MSF International President Dr Joanne Liu recently returned from a visit to Bangladesh, where she saw the Rohingya crisis unfolding firsthand. On 23 October 2017, Dr Liu attended a Pledging Conference in Geneva, organised by OCHA, IOM and UNHCR and co-hosted by the European Union and Kuwait, to discuss the plight of refugees sheltering in informal settlements in Cox’s Bazar.
Dr Liu made the following remarks at the conference.
Every day, the massive exodus continues. More than 580,000 Rohingya have fled into Bangladesh over the past two months.
They are the walking dead, haunted by atrocities committed against them. In the horror of the burning villages: babies were murdered in their mothers’ arms. Men were gathered en masse and slaughtered, lying face down. Sisters and brothers - mothers and fathers – separated and lost. Many of the women were raped. Many of the men have disappeared after days of flight.
Struggling, wounded and exhausted, they are being welcomed – so many of them – at the Bangladesh border.
While so much of the world is closing its doors to refugees, the generosity of Bangladesh is rich. But, the burden is heavy. This river of refugees runs deep – the flow is steady. The Bangladeshi border must stay open - they need support.
As an entire people, the Rohingya are nameless. Homeless. Statusless. They’ve been labelled “possibly forcibly displaced Myanmar nationals”. But let’s make no mistake. They are refugees.
Crammed into a massive muddy mega-camp. An endless landscape of hilltops. No roads, no landmarks. Where children get lost on their way to the well. Where a meal is usually nothing more than a bowl of rice. Adults are collapsing of dehydration.
How can we let such basic essentials go unmet? How can we not prevent the preventable, after they have survived so much, and come so far?

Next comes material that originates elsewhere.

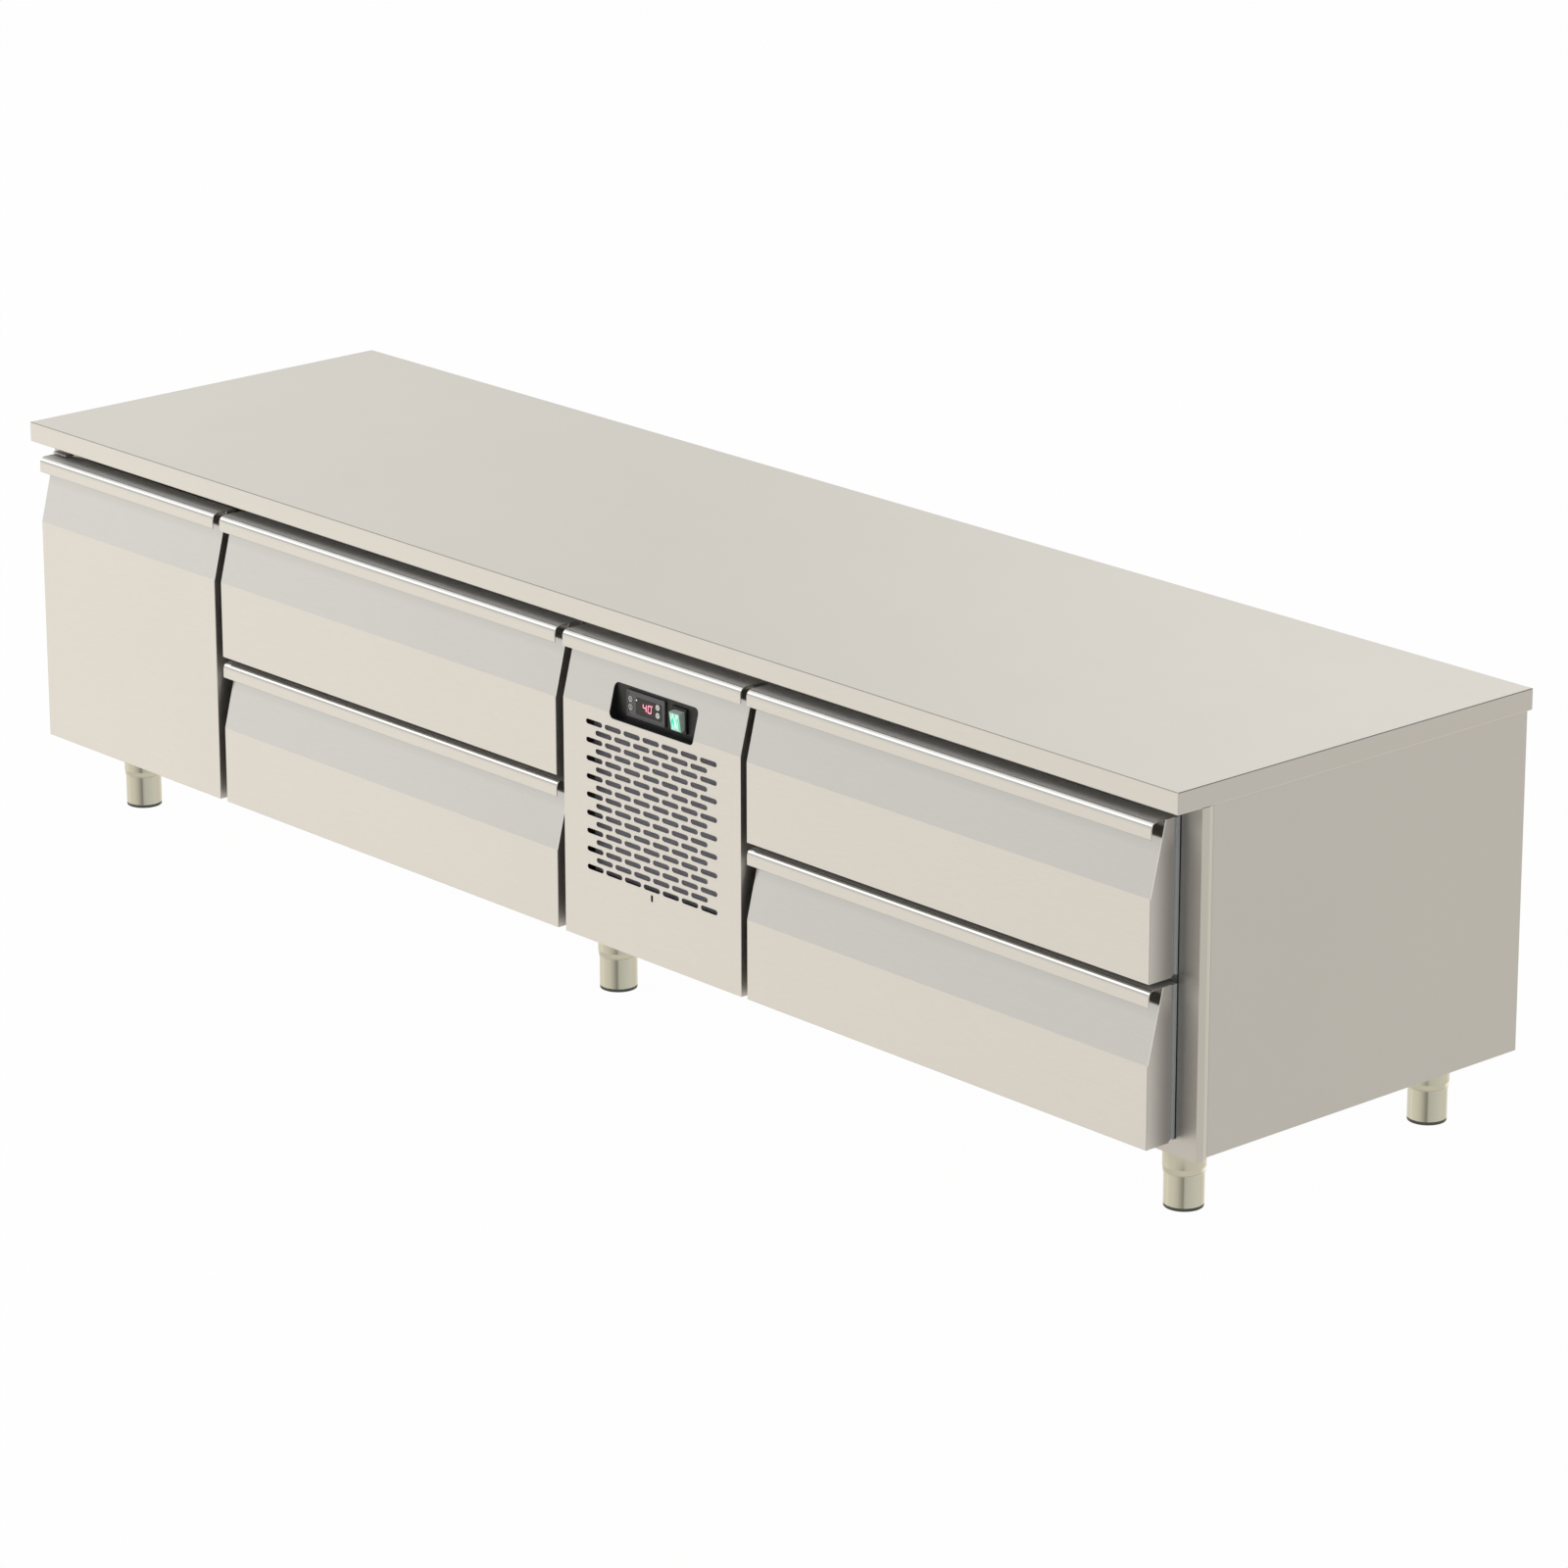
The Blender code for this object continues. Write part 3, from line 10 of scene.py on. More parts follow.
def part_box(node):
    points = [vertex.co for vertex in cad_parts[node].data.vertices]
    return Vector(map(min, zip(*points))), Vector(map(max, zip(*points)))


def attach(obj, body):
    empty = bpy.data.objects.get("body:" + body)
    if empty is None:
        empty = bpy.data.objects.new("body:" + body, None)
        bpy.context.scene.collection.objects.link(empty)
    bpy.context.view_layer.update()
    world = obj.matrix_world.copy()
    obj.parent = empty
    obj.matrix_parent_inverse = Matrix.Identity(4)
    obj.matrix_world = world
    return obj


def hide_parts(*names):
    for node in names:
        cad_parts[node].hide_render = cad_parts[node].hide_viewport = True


CABINET = "cabinet"
LEGS = [side + "_" + row for side in ("left", "middle", "right") for row in ("front", "rear")]
DRAWERS = [bank + "_" + level for bank in ("left", "right") for level in ("upper", "lower")]

# Floor: half its side, depth below the feet, tones, and how white the camera sees it
FLOOR_REACH = 20
FLOOR_DROP = 0.0005
FLOOR_TONES = ((0.86, 0.845, 0.81), (0.88, 0.865, 0.83))
FLOOR_CLOUDS = 3.0
FLOOR_ROUGHNESS = 0.9
FLOOR_WHITE_SHARE = 0.98

# Room seen by the steel: level by compass angle in degrees, for the floor, the horizon and the upper room
WARM_TINT = (1.05, 1.0, 0.92)
PLAIN_TINT = (1.01, 1.0, 0.965)
WORKTOP_TINT = (1.025, 1.0, 0.94)


def tinted(tint, *stops):
    return [(degrees, level, tint) for degrees, level in stops]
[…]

Medical facilities in the camp are stretched to the limit. There are now about one million refugees and a total of only 210 hospital beds. That is not enough! Many patients are sharing beds, and there are mattresses on the floor. We are treating diarrhoea and respiratory infections. Malnutrition is on the rise. Sanitation is shallow latrines and a big field.
We need to dig deeper! Much deeper latrines, much deeper wells to avoid contamination.
The camp is a time-bomb - ticking towards a full-blown health crisis. And in the mud and despair, it is hard to fathom that the people there are the lucky ones – the ones who escaped. Hundreds of thousands of Rohingya are still trapped within Myanmar, the nightmare continues. And our access to them is blocked.
The Myanmar government must end the violence and allow humanitarian workers meaningful access to those in need. Enough food and clean water. Shelter, sanitation and medical care. Safety. These are not complicated requests. These goals are within reach.
This should be the easy part - after unthinkable hardship. There is no antidote to the horror – the scars of this atrocity will run generations deep.
But if there are to be more generations for babies born in Cox’s Bazar today, we must act now, massively and immediately, but also long-term. So that they may not only live, but live a life with dignity and rights.